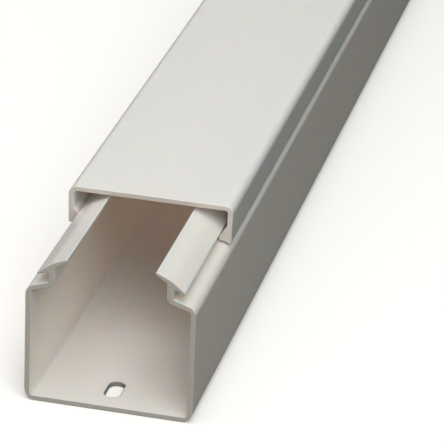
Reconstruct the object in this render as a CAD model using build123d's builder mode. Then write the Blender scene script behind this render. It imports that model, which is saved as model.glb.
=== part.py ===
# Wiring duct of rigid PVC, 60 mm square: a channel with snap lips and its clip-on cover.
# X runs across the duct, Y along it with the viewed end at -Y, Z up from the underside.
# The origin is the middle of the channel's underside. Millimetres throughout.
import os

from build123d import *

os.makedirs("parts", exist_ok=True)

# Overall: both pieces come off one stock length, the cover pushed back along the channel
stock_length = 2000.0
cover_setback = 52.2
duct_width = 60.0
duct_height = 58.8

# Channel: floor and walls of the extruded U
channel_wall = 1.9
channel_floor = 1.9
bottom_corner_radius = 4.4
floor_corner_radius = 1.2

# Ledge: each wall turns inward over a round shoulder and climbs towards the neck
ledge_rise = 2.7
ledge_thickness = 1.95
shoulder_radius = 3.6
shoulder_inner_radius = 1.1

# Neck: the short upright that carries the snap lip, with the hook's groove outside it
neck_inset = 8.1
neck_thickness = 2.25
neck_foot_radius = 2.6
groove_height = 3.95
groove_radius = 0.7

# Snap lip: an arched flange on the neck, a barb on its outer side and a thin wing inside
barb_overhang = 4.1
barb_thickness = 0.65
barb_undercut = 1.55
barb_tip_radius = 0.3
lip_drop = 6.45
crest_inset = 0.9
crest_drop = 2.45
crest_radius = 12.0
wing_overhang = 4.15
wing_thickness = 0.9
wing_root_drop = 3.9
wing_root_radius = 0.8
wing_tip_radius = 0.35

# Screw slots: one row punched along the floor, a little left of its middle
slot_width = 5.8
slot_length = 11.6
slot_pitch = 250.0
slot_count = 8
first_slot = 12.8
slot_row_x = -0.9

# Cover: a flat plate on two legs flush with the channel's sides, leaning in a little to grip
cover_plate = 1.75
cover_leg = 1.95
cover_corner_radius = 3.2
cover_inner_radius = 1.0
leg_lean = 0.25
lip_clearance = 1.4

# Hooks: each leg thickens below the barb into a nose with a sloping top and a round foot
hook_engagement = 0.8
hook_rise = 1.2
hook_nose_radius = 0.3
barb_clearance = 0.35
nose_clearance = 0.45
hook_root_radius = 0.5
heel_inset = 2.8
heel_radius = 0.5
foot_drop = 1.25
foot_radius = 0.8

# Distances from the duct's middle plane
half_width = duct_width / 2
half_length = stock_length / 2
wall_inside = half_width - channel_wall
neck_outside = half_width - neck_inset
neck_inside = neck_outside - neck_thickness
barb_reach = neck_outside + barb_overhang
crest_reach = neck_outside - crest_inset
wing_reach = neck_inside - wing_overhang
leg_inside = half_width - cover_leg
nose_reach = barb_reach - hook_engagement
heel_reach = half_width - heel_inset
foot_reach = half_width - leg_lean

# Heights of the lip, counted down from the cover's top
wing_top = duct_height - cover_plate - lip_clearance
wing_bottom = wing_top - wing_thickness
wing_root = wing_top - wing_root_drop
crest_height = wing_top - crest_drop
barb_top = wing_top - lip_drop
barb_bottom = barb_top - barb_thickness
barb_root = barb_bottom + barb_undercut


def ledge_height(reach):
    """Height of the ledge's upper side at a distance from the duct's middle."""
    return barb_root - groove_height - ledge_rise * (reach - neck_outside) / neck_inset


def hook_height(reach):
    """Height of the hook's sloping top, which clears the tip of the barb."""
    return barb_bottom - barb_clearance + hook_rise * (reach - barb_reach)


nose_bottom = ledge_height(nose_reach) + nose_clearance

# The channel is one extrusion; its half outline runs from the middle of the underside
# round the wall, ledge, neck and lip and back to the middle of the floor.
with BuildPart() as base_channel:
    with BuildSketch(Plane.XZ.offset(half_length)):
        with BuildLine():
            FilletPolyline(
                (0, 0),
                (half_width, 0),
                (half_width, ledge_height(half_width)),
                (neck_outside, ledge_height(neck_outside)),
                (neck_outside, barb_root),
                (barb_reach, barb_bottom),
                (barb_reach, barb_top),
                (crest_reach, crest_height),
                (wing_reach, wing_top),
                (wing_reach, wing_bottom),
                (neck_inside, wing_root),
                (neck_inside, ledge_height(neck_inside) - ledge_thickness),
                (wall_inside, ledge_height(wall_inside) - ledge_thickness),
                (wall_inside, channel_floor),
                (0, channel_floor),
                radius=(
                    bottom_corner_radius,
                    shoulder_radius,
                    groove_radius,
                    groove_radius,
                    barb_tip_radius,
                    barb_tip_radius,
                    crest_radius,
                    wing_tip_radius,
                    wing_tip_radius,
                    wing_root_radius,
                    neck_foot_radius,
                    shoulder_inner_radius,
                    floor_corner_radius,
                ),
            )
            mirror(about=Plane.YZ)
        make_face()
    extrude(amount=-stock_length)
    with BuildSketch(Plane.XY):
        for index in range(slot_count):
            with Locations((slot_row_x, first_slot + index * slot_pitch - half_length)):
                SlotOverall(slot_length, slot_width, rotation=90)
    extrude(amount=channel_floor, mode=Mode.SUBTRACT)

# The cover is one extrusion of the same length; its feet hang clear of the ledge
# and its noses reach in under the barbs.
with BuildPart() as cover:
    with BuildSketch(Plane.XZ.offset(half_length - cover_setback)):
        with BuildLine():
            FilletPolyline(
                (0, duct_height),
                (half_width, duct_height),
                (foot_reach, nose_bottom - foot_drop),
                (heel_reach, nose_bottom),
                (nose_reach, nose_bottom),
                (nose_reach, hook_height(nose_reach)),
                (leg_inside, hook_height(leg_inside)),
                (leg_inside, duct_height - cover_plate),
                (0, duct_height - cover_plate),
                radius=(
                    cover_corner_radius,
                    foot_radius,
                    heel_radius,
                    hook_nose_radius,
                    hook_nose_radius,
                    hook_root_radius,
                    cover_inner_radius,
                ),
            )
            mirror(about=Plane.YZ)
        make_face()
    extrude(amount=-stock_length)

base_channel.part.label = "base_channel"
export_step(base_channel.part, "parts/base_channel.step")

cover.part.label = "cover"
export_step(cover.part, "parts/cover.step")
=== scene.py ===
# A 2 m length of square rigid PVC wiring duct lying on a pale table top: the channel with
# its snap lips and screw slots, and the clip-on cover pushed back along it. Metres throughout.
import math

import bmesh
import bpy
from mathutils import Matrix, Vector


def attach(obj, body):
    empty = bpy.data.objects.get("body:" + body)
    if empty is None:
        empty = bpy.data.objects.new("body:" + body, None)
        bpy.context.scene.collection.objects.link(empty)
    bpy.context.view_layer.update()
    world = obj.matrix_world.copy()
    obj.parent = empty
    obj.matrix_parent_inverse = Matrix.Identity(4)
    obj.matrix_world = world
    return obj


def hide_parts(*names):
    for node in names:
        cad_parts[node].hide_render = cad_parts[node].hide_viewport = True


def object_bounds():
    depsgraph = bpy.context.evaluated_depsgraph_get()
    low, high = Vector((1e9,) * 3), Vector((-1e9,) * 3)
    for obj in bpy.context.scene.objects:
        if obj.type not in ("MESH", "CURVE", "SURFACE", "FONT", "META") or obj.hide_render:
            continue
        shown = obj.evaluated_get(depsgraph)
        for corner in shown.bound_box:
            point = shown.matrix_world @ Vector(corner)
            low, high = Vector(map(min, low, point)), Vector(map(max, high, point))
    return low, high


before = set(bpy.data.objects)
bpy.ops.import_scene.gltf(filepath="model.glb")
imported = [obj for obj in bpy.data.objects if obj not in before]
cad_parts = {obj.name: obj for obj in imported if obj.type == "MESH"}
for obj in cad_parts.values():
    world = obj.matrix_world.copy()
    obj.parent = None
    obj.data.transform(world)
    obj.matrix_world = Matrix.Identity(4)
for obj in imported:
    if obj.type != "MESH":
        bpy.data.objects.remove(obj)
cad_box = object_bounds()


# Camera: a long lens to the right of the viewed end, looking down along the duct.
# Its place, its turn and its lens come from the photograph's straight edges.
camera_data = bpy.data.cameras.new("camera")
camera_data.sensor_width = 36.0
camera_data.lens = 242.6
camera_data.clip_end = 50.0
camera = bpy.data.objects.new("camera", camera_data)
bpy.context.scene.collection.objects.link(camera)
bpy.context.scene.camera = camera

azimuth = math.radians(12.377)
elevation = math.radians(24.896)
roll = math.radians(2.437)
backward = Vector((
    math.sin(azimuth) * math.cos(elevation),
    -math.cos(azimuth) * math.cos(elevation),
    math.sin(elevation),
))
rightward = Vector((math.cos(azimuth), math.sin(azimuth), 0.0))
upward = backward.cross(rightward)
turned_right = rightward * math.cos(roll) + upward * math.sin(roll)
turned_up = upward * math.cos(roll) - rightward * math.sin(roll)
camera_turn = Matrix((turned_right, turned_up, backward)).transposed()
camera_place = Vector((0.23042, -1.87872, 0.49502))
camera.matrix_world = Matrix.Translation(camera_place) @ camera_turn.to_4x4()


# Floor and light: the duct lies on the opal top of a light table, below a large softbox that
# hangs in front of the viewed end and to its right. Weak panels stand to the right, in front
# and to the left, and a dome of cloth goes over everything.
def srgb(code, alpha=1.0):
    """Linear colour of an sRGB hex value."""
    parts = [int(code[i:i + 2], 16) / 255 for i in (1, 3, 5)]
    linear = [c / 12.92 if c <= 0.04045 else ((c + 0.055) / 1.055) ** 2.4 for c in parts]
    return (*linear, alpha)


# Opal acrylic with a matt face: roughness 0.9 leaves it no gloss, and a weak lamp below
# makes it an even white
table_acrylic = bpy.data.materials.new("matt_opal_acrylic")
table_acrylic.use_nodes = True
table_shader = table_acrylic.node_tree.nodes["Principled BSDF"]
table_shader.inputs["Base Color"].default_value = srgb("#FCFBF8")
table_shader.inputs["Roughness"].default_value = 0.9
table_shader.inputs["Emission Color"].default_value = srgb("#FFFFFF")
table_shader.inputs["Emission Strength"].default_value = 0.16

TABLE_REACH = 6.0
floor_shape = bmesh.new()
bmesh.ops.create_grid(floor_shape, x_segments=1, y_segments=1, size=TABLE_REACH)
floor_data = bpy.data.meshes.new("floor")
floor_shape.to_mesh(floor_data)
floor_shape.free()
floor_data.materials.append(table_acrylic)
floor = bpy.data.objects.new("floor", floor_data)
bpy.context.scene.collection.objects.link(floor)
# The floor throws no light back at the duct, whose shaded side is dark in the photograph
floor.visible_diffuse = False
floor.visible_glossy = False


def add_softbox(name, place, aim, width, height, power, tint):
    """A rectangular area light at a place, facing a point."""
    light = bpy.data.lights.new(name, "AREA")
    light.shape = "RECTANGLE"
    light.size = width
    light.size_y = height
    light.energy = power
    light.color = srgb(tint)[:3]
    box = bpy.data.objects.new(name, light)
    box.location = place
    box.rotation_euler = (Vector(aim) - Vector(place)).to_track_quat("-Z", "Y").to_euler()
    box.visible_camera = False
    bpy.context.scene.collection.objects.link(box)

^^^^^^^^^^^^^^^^

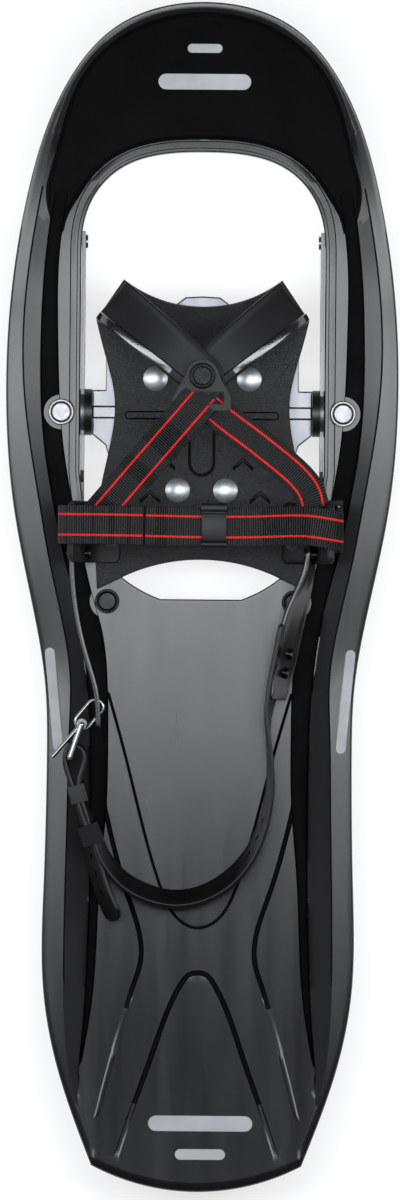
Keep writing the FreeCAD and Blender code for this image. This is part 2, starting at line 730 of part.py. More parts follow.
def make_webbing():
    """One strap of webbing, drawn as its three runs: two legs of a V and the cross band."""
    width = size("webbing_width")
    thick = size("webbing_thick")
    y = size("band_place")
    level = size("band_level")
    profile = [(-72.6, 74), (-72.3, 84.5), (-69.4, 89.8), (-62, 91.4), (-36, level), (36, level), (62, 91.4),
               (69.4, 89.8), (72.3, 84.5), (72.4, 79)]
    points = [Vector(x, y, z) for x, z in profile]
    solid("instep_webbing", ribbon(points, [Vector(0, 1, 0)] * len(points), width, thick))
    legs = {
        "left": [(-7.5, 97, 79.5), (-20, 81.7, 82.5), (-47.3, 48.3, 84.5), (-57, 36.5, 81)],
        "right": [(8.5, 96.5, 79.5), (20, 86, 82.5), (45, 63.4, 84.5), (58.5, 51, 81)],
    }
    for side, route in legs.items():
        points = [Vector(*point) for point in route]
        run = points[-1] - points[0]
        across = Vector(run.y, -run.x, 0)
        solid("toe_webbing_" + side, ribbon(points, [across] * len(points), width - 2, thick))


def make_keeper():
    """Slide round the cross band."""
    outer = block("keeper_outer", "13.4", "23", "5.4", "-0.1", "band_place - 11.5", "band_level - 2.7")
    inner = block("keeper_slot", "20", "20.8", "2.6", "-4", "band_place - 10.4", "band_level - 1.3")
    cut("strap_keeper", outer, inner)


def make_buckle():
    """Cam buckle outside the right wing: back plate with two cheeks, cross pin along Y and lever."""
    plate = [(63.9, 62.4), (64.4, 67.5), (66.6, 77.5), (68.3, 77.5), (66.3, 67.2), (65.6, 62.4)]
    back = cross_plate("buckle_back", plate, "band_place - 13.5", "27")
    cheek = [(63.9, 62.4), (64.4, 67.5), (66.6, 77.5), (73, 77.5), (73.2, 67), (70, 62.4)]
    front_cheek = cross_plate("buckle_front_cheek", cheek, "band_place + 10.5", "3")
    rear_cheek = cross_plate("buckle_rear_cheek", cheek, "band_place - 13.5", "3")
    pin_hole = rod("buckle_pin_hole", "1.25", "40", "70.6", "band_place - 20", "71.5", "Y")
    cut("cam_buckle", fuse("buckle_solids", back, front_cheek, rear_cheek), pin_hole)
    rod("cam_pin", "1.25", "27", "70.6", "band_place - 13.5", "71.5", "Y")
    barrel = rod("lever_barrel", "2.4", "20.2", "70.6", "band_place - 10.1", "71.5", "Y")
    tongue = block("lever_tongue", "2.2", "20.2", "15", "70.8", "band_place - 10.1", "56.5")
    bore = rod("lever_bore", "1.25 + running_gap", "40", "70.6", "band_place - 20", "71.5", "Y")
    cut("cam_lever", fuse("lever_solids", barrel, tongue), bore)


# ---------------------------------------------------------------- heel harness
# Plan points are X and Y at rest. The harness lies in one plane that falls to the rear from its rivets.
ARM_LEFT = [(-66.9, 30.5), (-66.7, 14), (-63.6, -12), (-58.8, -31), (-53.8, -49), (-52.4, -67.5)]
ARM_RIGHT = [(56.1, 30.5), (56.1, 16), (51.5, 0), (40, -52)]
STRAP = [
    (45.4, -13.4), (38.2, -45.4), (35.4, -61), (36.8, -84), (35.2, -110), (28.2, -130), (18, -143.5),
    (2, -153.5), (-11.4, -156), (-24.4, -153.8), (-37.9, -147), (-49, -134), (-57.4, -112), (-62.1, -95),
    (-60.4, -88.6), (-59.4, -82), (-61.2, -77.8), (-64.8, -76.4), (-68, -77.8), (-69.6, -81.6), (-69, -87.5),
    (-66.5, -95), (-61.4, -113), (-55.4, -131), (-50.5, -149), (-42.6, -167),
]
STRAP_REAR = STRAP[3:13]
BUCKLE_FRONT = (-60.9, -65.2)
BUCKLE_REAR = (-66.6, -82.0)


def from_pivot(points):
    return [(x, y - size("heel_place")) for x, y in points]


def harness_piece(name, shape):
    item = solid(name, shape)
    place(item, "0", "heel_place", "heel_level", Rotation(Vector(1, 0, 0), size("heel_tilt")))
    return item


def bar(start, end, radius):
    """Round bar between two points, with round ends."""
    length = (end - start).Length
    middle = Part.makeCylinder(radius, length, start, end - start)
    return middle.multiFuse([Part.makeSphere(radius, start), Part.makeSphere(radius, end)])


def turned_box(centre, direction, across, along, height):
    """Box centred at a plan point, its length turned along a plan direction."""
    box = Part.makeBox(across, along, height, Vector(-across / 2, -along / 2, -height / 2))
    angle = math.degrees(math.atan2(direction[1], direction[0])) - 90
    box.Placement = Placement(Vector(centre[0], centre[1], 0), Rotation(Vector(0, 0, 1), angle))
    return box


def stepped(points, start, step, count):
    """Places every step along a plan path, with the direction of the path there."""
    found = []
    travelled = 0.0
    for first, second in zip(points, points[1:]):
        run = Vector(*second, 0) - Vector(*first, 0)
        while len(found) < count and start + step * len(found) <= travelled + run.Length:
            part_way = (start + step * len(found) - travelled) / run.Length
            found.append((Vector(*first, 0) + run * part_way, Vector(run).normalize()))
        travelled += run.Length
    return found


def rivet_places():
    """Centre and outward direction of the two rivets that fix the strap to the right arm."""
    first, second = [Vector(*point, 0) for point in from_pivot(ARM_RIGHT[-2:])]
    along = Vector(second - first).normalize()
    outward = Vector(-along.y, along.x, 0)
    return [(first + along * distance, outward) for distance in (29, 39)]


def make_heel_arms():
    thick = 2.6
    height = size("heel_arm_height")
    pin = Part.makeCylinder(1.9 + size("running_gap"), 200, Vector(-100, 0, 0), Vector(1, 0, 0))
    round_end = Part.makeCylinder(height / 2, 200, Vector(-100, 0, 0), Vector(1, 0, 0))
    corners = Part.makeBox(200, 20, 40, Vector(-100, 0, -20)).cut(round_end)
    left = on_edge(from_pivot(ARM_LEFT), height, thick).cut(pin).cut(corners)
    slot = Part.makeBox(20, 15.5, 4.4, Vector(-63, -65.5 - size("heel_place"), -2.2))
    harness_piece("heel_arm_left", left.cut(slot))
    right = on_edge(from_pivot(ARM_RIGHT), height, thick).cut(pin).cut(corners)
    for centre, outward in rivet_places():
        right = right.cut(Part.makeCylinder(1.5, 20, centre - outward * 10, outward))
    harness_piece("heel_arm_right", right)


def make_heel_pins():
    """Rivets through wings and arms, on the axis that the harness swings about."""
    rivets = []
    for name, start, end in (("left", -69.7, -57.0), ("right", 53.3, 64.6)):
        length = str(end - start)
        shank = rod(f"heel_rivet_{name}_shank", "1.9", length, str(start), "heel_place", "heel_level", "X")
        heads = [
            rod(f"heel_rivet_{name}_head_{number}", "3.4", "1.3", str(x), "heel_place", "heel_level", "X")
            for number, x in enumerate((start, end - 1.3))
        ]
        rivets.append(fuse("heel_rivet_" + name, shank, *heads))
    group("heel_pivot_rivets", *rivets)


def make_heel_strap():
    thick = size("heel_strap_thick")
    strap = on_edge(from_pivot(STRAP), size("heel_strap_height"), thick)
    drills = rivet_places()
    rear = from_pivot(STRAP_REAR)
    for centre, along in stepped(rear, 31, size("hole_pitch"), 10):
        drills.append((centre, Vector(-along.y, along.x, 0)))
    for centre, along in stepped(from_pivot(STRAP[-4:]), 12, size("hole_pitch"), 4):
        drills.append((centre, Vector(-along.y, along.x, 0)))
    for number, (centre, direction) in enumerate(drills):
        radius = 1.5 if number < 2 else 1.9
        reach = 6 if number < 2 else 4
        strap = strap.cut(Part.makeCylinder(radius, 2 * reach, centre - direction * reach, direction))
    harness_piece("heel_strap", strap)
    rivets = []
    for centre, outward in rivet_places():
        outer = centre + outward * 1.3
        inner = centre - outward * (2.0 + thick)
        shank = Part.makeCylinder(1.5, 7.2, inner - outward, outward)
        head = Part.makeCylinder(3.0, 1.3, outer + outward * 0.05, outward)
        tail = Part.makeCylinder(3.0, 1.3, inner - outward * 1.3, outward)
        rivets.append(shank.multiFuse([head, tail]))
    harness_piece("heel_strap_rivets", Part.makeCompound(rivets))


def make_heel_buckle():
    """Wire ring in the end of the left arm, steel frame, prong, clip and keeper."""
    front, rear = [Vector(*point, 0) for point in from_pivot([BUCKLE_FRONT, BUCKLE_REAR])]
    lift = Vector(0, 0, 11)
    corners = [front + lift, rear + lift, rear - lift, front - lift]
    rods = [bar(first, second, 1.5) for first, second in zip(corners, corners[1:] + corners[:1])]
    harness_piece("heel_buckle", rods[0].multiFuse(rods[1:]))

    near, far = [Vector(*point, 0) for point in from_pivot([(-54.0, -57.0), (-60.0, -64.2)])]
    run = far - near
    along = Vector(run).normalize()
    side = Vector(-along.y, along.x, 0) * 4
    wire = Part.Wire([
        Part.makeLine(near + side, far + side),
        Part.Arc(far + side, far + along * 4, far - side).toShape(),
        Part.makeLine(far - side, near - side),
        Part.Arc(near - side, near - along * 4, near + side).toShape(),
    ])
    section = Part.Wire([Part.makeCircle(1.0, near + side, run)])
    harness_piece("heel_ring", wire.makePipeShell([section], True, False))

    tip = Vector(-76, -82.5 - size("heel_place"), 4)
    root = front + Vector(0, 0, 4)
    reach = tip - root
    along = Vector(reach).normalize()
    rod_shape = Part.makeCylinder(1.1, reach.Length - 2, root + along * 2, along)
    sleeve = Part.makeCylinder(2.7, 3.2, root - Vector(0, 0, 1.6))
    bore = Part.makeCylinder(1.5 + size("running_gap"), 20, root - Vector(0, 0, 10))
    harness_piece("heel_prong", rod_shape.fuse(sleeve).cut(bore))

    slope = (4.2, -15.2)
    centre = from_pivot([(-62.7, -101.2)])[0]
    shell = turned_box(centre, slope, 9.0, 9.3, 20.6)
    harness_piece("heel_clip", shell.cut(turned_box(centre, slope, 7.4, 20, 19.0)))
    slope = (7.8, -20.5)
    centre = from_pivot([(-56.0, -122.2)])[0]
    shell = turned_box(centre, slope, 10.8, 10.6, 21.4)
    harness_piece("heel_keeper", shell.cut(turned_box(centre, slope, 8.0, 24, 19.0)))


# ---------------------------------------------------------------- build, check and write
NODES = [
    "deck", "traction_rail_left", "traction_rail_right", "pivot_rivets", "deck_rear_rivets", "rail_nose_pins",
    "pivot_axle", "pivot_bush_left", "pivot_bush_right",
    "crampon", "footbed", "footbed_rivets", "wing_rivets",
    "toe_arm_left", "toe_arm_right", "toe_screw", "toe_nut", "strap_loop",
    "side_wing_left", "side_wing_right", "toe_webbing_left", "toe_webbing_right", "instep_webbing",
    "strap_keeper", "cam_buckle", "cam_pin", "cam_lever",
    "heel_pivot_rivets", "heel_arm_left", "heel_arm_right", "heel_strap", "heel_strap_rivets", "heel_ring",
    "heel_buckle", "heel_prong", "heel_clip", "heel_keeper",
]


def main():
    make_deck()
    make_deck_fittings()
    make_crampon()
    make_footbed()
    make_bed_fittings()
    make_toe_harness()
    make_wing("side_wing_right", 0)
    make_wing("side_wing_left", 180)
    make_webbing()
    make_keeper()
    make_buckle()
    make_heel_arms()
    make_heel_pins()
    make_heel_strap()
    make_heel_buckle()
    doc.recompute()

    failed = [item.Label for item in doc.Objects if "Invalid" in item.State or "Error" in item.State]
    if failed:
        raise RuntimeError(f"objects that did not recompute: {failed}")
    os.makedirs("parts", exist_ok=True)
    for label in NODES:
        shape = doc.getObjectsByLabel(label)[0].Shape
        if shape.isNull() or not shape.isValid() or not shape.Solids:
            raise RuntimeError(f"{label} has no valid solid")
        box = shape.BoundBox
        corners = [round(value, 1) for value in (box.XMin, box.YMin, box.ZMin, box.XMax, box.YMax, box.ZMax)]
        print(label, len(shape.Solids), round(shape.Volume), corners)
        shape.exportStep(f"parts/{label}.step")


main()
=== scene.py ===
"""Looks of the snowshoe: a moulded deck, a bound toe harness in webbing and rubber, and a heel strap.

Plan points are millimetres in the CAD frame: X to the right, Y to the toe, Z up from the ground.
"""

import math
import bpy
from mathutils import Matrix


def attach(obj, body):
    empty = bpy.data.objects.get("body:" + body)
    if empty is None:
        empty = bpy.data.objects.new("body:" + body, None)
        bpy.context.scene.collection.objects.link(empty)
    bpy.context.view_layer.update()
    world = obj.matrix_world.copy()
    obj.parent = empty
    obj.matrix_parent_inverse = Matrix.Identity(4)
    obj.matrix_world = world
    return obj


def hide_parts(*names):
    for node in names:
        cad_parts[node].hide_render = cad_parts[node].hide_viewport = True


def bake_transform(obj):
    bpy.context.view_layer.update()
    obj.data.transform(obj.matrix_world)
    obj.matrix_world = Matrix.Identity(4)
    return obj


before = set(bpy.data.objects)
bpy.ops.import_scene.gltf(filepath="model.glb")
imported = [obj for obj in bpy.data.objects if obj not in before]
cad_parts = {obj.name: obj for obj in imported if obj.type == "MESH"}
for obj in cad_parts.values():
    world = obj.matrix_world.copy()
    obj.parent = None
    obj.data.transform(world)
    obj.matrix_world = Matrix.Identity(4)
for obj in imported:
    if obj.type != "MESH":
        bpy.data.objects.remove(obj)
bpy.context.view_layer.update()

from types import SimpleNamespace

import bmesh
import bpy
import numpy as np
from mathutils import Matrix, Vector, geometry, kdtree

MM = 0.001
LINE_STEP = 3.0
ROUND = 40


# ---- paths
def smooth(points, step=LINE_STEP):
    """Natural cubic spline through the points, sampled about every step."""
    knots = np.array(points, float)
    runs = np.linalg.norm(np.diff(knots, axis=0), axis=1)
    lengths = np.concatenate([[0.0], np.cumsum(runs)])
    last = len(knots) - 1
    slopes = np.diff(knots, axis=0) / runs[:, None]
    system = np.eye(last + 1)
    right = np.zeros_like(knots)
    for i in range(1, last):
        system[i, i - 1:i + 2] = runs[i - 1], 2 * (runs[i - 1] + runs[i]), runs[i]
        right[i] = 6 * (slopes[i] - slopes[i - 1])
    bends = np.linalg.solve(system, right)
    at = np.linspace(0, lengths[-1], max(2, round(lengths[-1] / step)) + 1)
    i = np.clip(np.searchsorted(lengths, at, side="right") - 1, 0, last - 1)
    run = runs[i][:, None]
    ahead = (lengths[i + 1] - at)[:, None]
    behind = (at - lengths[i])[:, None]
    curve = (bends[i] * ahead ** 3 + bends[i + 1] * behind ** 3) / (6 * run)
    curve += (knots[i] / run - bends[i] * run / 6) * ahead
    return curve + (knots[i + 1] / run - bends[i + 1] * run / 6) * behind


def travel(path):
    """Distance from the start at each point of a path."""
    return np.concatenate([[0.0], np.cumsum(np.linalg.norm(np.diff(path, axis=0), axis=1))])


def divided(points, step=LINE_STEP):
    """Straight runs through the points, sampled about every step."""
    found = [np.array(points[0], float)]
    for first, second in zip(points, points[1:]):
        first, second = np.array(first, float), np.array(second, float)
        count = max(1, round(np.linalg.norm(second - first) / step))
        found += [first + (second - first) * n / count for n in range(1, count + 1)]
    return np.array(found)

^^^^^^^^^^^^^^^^

◆ **STATED GOAL**: In the listing above, find each line with the word "collection" and copy it.

◆ **RIGHT ANSWER**:
        bpy.context.scene.collection.objects.link(empty)
bpy.context.scene.collection.objects.link(camera)
bpy.context.scene.collection.objects.link(floor)
    bpy.context.scene.collection.objects.link(box)
        bpy.context.scene.collection.objects.link(empty)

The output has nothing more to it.